Error when git data dirs has a mix of local / remote gitalies (or set gitaly_address to non-Unix socket address)
The way inter-gitaly communication works is that gitaly server metadata is passed through the RPC request context.
eg: gitaly-1 needs to talk to gitaly-2 to call FetchInternalRemote
let's say the git_data_dirs
is the following:
git_data_dirs({
"gitaly-1" => {
"gitaly_address" => "tcp://10.23.223.41:2305",
"gitaly_token" => 'xyzabc'
},
"gitaly-2" => {
"gitaly_address" => "tcp://10.23.243.98:2305",
"gitaly_token" => 'xyzabc'
}
})
In this case, gitaly-2
's information will be sent through the request context. So that once on gitaly-1
, it will find that gitaly-2
's address is tcp://10.23.243.98:2305
and dial that address.
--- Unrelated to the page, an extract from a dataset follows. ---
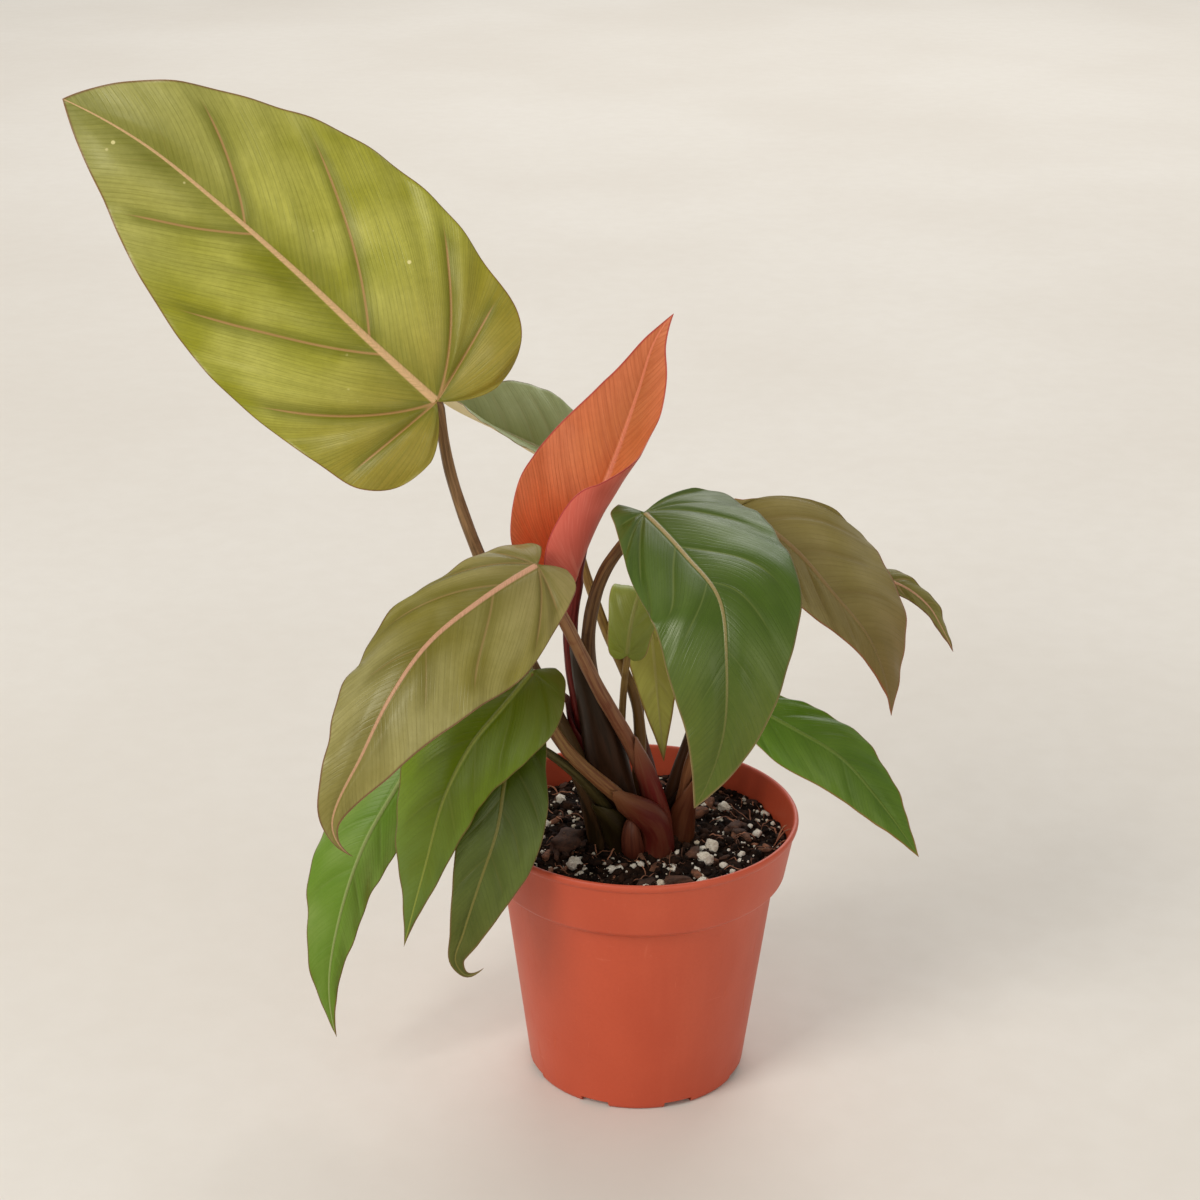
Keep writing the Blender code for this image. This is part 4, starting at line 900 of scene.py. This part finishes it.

Everything is good
However, let's say we have the following instead:
git_data_dirs({
"gitaly-1" => {
"gitaly_address" => "tcp://10.23.223.41:2305",
"gitaly_token" => 'xyzabc'
},
"gitaly-2" => {
"path" => "/var/opt/gitlab/git-data"
}
})
This is a case when we are using a mix of local and remote gitalies. This will break inter-gitaly communication, because gitaly-2
's address defaults to the unix socket, /var/opt/gitlab/gitaly/gitaly.socket
.
So then /var/opt/gitlab/gitaly/gitaly.socket
gets passed to gitaly-1
, on gitaly-1
it will dial /var/opt/gitlab/gitaly/gitaly.socket
, which then happens on its remote machine. Now we have gitaly-1
calling its own socket, thinking it's gitaly-2
. not good!
Apart from a docs update, we can add validation in omnibus that throws an error on gitlab-ctl reconfigure
so we can avoid customers getting into this scenario.